- The Washington Times - Saturday, September 6, 2003

BERLIN (Agence France-Presse) — German Chancellor Gerhard Schroeder and President Bush, at odds for months over the Iraq war, will meet in New York on Sept. 23, a German newspaper reported today, quoting the U.S. State Department.

The two leaders are scheduled to meet for the first time in 15 months on the sidelines of the U.N. General Assembly meeting, the weekly Welt am Sonntag reported in its editions today.

Relations between the two leaders soured over Mr. Schroeder’s staunch opposition to the war in Iraq, but recently Germany has signaled a willingness for a return to normal, notably by promising a stronger involvement in Afghanistan, where Germany provides the largest contingent of troops, 1,800 out of 4,000 non-U.S. soldiers.

Afghanistan, the Middle East and Iraq will be on the agenda for the meeting, the report said.

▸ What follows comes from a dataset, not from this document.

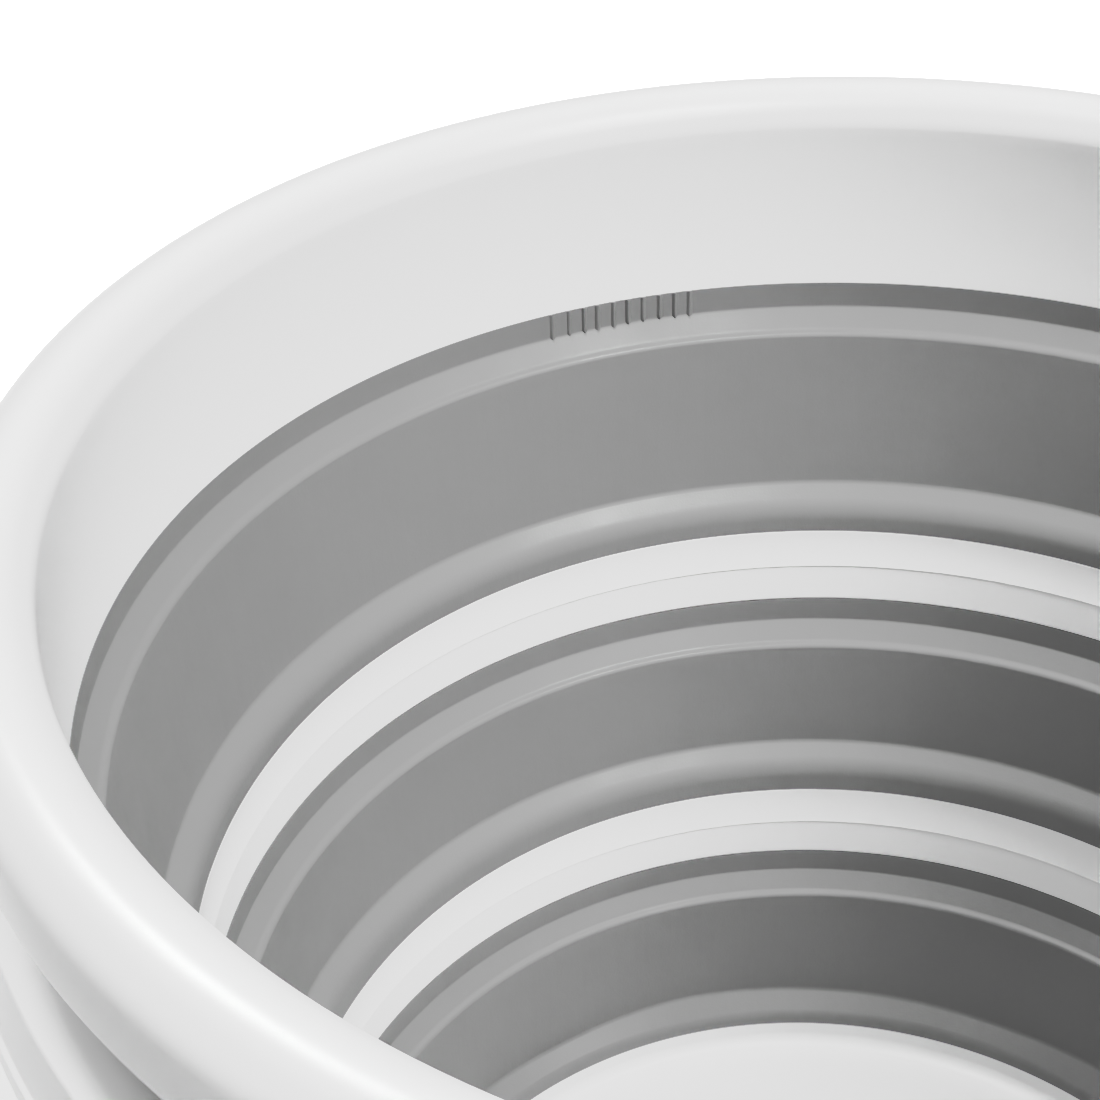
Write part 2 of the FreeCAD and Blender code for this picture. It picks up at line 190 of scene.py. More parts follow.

The chancellor, meanwhile, ruled out sending any German troops to join the international stabilization force in Iraq, in an interview with German ZDF television to be broadcast today.

“Now it’s all about reconstructing Iraq, not about a military engagement that we are not considering and for which we have no plans,” Mr. Schroeder said.

Asked whether he planned to meet Mr. Bush later this month and offer other forms of contribution, Mr. Schroeder said Berlin “should not make any offers during a meeting of this kind.”

However, he said Berlin was ready to train Iraqi troops and police in Germany as part of the reconstruction effort.